Given instruction ::
Reproduce all of the data word for word.

Dataset section ::

Begin

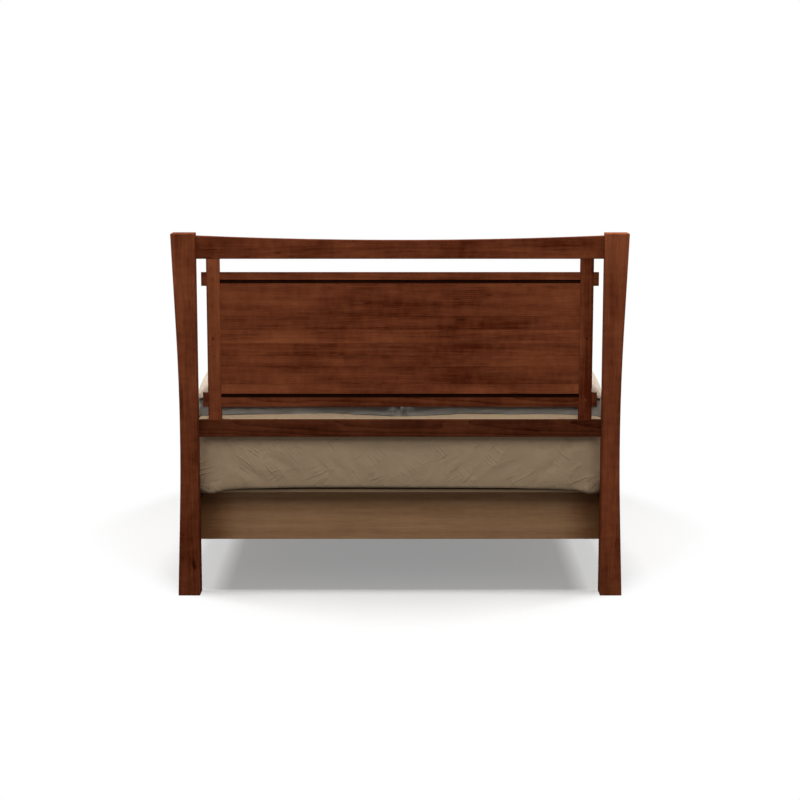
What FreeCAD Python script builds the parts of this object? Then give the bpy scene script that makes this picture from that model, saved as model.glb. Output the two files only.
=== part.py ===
"""Storage bed: two framed ends, side rails, a slatted deck over four drawers, a mattress and pillows.

Millimetres. The origin is on the floor under the middle of the bed, +Z is up and the head is towards +Y.
Left is the side of -X.
"""
import FreeCAD, Part
import math
import os
import re
import Sketcher

SIZES = {
    # Posts
    "post_depth": (80, "along the bed"),
    "head_post_height": (1346, ""),
    "foot_post_height": (700, ""),
    "post_foot_width": (80.5, "at the floor"),
    "post_waist_width": (63.4, "at the narrowest place"),
    "post_top_width": (85.3, ""),
    "waist_height_share": (0.468, "of a post's height"),
    "post_bend_share": (0.75, "of the radius that would leave no straight ends"),
    "post_easing": (2.5, "radius along the edges of the posts"),
    # Rails and stiles of the two ends
    "rail_thickness": (24, ""),
    "rail_setback": (50, "from the outer face of the posts"),
    "top_rail_height": (84.2, "at its ends"),
    "top_rail_drop": (11, "from the top of the posts"),
    "top_rail_sag": (16.2, "of the hollow upper edge"),
    "cross_rail_height": (63, ""),
    "head_cross_rail_bottom": (591.5, "above the floor"),
    "foot_cross_rail_bottom": (194, "above the floor"),
    "rail_easing": (2, "radius along the edges of the rails"),
    "tenon_thickness": (12, ""),
    "tenon_length": (35, "into a post"),
    "tenon_shoulder": (8, "above and below a tenon"),
    "stile_width": (49.4, ""),
    "stile_inset": (36.6, "from the inner face of a post"),
    "stile_easing": (10, "radius along the outer edges"),
    "stile_tenon_width": (26, ""),
    "stile_tenon_length": (25, "into a rail"),
    "joint_gap": (0.2, "between a tongue and its slot"),
    # Panels and the rails that hold them
    "head_upper_panel_rail_top": (1201.4, "above the floor"),
    "head_lower_panel_rail_bottom": (704, "above the floor"),
    "foot_upper_panel_rail_top": (568.5, "above the floor"),
    "foot_lower_panel_rail_bottom": (292, "above the floor"),
    "upper_panel_rail_height": (50, ""),
    "lower_panel_rail_height": (57.5, ""),
    "panel_rail_thickness": (18, ""),
    "panel_rail_setback": (3, "from the outer face of the stiles"),
    "panel_rail_easing": (1.2, "radius along the edges"),
    "horn_length": (18.6, "of a tenon beyond its stile"),
    "horn_thickness": (12, ""),
    "lower_horn_height": (52, ""),
    "panel_thickness": (12, ""),
    "panel_lap": (9, "over the lip of a rail"),
    "panel_reveal": (14, "open gap beside the upper and lower edges"),
    "panel_groove_depth": (8, "in a stile"),
    "peg_diameter": (8, ""),
    "peg_length": (20, ""),
    "peg_proud": (0.5, ""),
    # Side rails and their hooks
    "side_rail_face": (55, "outer face from the inner face of a post"),
    "side_rail_thickness": (25, ""),
    "side_rail_height": (90, ""),
    "plate_thickness": (3, ""),
    "plate_width": (18, ""),
    "plate_height": (76, ""),
    "hook_width": (4, ""),
    "hook_height": (15, ""),
    "hook_notch": (5, "depth of the notch under a hook"),
    "hook_tip": (6, "behind the catch plate"),
    "hook_spacing": (38, ""),
    "hook_lift": (7, "room to lift a hook out"),
    # Deck and storage base
    "deck_height": (380, "above the floor"),
    "slat_thickness": (13, ""),
    "slat_width": (90, ""),
    "slat_end_gap": (2, "to a side rail"),
    "end_slat_width": (130, "of the first and the last slat"),
    "slat_margin": (26, "from the ends of the mattress to the first and the last slat"),
    "slat_easing": (3, ""),
    "ledger_width": (25, ""),
    "ledger_height": (27, ""),
    "base_board_thickness": (18, "end panels, partition and beam"),
    "base_setback": (120, "of the end panels behind the inner faces of the posts"),
    "base_bottom": (168, "lower edge of the base above the floor"),
    "base_easing": (1, ""),
    "leg_width": (45, ""),
    "leg_spacing": (400, ""),
    "leg_easing": (3, ""),
    "leg_tenon_diameter": (12, ""),
    "leg_tenon_length": (30, ""),
    "leg_foot_gap": (18, "under a leg"),
    "leveller_diameter": (34, ""),
    "leveller_height": (8, ""),
    "stem_diameter": (8, ""),
    "stem_length": (30, "inside a leg"),
    # Drawers
    "drawer_gap": (3, "all round a drawer"),
    "drawer_depth": (640, "behind the front"),
    "box_lift": (9, "above the lower edge of the front"),
    "box_drop": (11, "below the upper edge of the front"),
    "box_side_thickness": (14, ""),
    "box_back_thickness": (12, ""),
    "box_back_inset": (12, "from the rear ends of the sides"),
    "box_bottom_thickness": (6, ""),
    "box_bottom_lift": (8, "above the lower edges of the sides"),
    "box_groove_depth": (5, ""),
    "front_slot_depth": (8, "for the ends of the sides"),
    "front_easing": (2, ""),
    "box_easing": (1.5, ""),
    "runner_height": (14, ""),
    "runner_reach": (6.5, "into a side"),
    "runner_play": (0.3, "round a runner in its slot"),
    "runner_inset": (8, "from the back of a front"),
    "knob_diameter": (34, ""),
    "knob_reach": (26, "out of the front"),
    "knob_neck_diameter": (15, ""),
    "knob_neck_length": (9, ""),
    "knob_rim": (9, "from the neck to the widest place"),
    "knob_spigot_diameter": (10, ""),
    "knob_spigot_length": (14, ""),
    "knob_spacing": (520, ""),
    # Mattress and pillows
    "mattress_width": (1524, ""),
    "mattress_length": (2032, ""),
    "mattress_side_gap": (13, "to a side rail"),
    "mattress_end_gap": (11.5, "to the posts"),
    "mattress_height": (288, "at the crown"),
    "mattress_crown": (3, "rise of the middle above the edges"),
    "mattress_corner": (42, "radius of the upper edges"),
    "mattress_foot_corner": (22, "radius of the lower edges"),
    "mattress_waist": (6, "by which the sides draw in"),
    "pillow_length": (756, "across the bed"),
    "pillow_depth": (480, "along the bed"),
    "pillow_waist": (14, "by which the long sides draw in"),
    "pillow_gap": (4, "between the two stacks"),
    "pillow_back": (110, "from the outer face of the posts"),
    "lower_pillow_height": (112, ""),
    "upper_pillow_height": (132, ""),
    "pillow_edge": (9, "thickness of the seam"),
    "pillow_lift": (12, "of the lower seam above the mattress"),
    "pillow_part": (14, "between the seams of a stack"),
    "pillow_clearance": (0.5, "under a pillow"),
    # Cutting
    "overrun": (1, "of a cut past a face"),
}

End

Solution to this problem ::
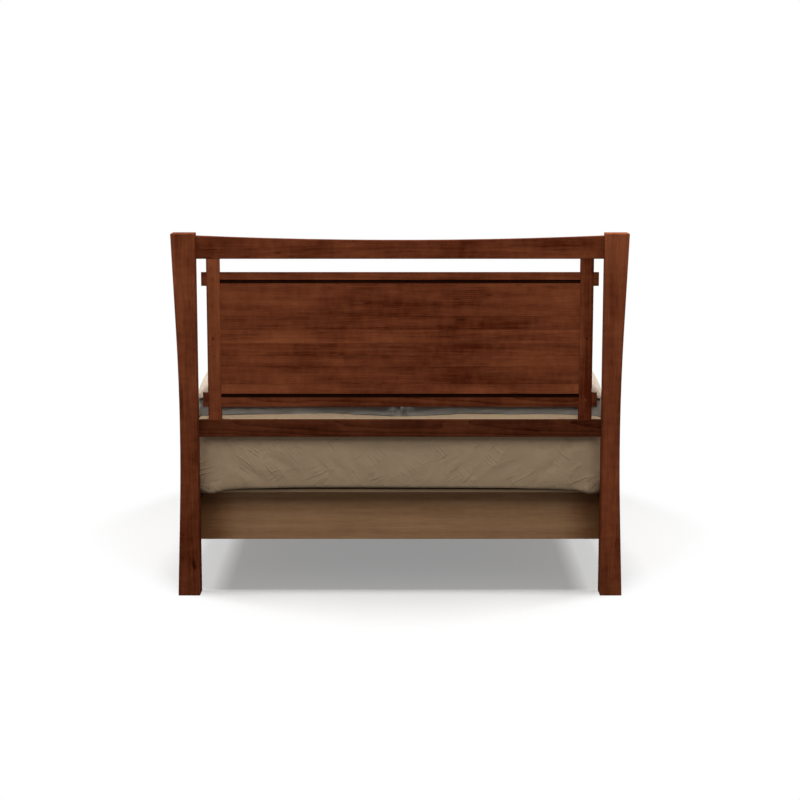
What FreeCAD Python script builds the parts of this object? Then give the bpy scene script that makes this picture from that model, saved as model.glb. Output the two files only.
=== part.py ===
"""Storage bed: two framed ends, side rails, a slatted deck over four drawers, a mattress and pillows.

Millimetres. The origin is on the floor under the middle of the bed, +Z is up and the head is towards +Y.
Left is the side of -X.
"""
import FreeCAD, Part
import math
import os
import re
import Sketcher

SIZES = {
    # Posts
    "post_depth": (80, "along the bed"),
    "head_post_height": (1346, ""),
    "foot_post_height": (700, ""),
    "post_foot_width": (80.5, "at the floor"),
    "post_waist_width": (63.4, "at the narrowest place"),
    "post_top_width": (85.3, ""),
    "waist_height_share": (0.468, "of a post's height"),
    "post_bend_share": (0.75, "of the radius that would leave no straight ends"),
    "post_easing": (2.5, "radius along the edges of the posts"),
    # Rails and stiles of the two ends
    "rail_thickness": (24, ""),
    "rail_setback": (50, "from the outer face of the posts"),
    "top_rail_height": (84.2, "at its ends"),
    "top_rail_drop": (11, "from the top of the posts"),
    "top_rail_sag": (16.2, "of the hollow upper edge"),
    "cross_rail_height": (63, ""),
    "head_cross_rail_bottom": (591.5, "above the floor"),
    "foot_cross_rail_bottom": (194, "above the floor"),
    "rail_easing": (2, "radius along the edges of the rails"),
    "tenon_thickness": (12, ""),
    "tenon_length": (35, "into a post"),
    "tenon_shoulder": (8, "above and below a tenon"),
    "stile_width": (49.4, ""),
    "stile_inset": (36.6, "from the inner face of a post"),
    "stile_easing": (10, "radius along the outer edges"),
    "stile_tenon_width": (26, ""),
    "stile_tenon_length": (25, "into a rail"),
    "joint_gap": (0.2, "between a tongue and its slot"),
    # Panels and the rails that hold them
    "head_upper_panel_rail_top": (1201.4, "above the floor"),
    "head_lower_panel_rail_bottom": (704, "above the floor"),
    "foot_upper_panel_rail_top": (568.5, "above the floor"),
    "foot_lower_panel_rail_bottom": (292, "above the floor"),
    "upper_panel_rail_height": (50, ""),
    "lower_panel_rail_height": (57.5, ""),
    "panel_rail_thickness": (18, ""),
    "panel_rail_setback": (3, "from the outer face of the stiles"),
    "panel_rail_easing": (1.2, "radius along the edges"),
    "horn_length": (18.6, "of a tenon beyond its stile"),
    "horn_thickness": (12, ""),
    "lower_horn_height": (52, ""),
    "panel_thickness": (12, ""),
    "panel_lap": (9, "over the lip of a rail"),
    "panel_reveal": (14, "open gap beside the upper and lower edges"),
    "panel_groove_depth": (8, "in a stile"),
    "peg_diameter": (8, ""),
    "peg_length": (20, ""),
    "peg_proud": (0.5, ""),
    # Side rails and their hooks
    "side_rail_face": (55, "outer face from the inner face of a post"),
    "side_rail_thickness": (25, ""),
    "side_rail_height": (90, ""),
    "plate_thickness": (3, ""),
    "plate_width": (18, ""),
    "plate_height": (76, ""),
    "hook_width": (4, ""),
    "hook_height": (15, ""),
    "hook_notch": (5, "depth of the notch under a hook"),
    "hook_tip": (6, "behind the catch plate"),
    "hook_spacing": (38, ""),
    "hook_lift": (7, "room to lift a hook out"),
    # Deck and storage base
    "deck_height": (380, "above the floor"),
    "slat_thickness": (13, ""),
    "slat_width": (90, ""),
    "slat_end_gap": (2, "to a side rail"),
    "end_slat_width": (130, "of the first and the last slat"),
    "slat_margin": (26, "from the ends of the mattress to the first and the last slat"),
    "slat_easing": (3, ""),
    "ledger_width": (25, ""),
    "ledger_height": (27, ""),
    "base_board_thickness": (18, "end panels, partition and beam"),
    "base_setback": (120, "of the end panels behind the inner faces of the posts"),
    "base_bottom": (168, "lower edge of the base above the floor"),
    "base_easing": (1, ""),
    "leg_width": (45, ""),
    "leg_spacing": (400, ""),
    "leg_easing": (3, ""),
    "leg_tenon_diameter": (12, ""),
    "leg_tenon_length": (30, ""),
    "leg_foot_gap": (18, "under a leg"),
    "leveller_diameter": (34, ""),
    "leveller_height": (8, ""),
    "stem_diameter": (8, ""),
    "stem_length": (30, "inside a leg"),
    # Drawers
    "drawer_gap": (3, "all round a drawer"),
    "drawer_depth": (640, "behind the front"),
    "box_lift": (9, "above the lower edge of the front"),
    "box_drop": (11, "below the upper edge of the front"),
    "box_side_thickness": (14, ""),
    "box_back_thickness": (12, ""),
    "box_back_inset": (12, "from the rear ends of the sides"),
    "box_bottom_thickness": (6, ""),
    "box_bottom_lift": (8, "above the lower edges of the sides"),
    "box_groove_depth": (5, ""),
    "front_slot_depth": (8, "for the ends of the sides"),
    "front_easing": (2, ""),
    "box_easing": (1.5, ""),
    "runner_height": (14, ""),
    "runner_reach": (6.5, "into a side"),
    "runner_play": (0.3, "round a runner in its slot"),
    "runner_inset": (8, "from the back of a front"),
    "knob_diameter": (34, ""),
    "knob_reach": (26, "out of the front"),
    "knob_neck_diameter": (15, ""),
    "knob_neck_length": (9, ""),
    "knob_rim": (9, "from the neck to the widest place"),
    "knob_spigot_diameter": (10, ""),
    "knob_spigot_length": (14, ""),
    "knob_spacing": (520, ""),
    # Mattress and pillows
    "mattress_width": (1524, ""),
    "mattress_length": (2032, ""),
    "mattress_side_gap": (13, "to a side rail"),
    "mattress_end_gap": (11.5, "to the posts"),
    "mattress_height": (288, "at the crown"),
    "mattress_crown": (3, "rise of the middle above the edges"),
    "mattress_corner": (42, "radius of the upper edges"),
    "mattress_foot_corner": (22, "radius of the lower edges"),
    "mattress_waist": (6, "by which the sides draw in"),
    "pillow_length": (756, "across the bed"),
    "pillow_depth": (480, "along the bed"),
    "pillow_waist": (14, "by which the long sides draw in"),
    "pillow_gap": (4, "between the two stacks"),
    "pillow_back": (110, "from the outer face of the posts"),
    "lower_pillow_height": (112, ""),
    "upper_pillow_height": (132, ""),
    "pillow_edge": (9, "thickness of the seam"),
    "pillow_lift": (12, "of the lower seam above the mattress"),
    "pillow_part": (14, "between the seams of a stack"),
    "pillow_clearance": (0.5, "under a pillow"),
    # Cutting
    "overrun": (1, "of a cut past a face"),
}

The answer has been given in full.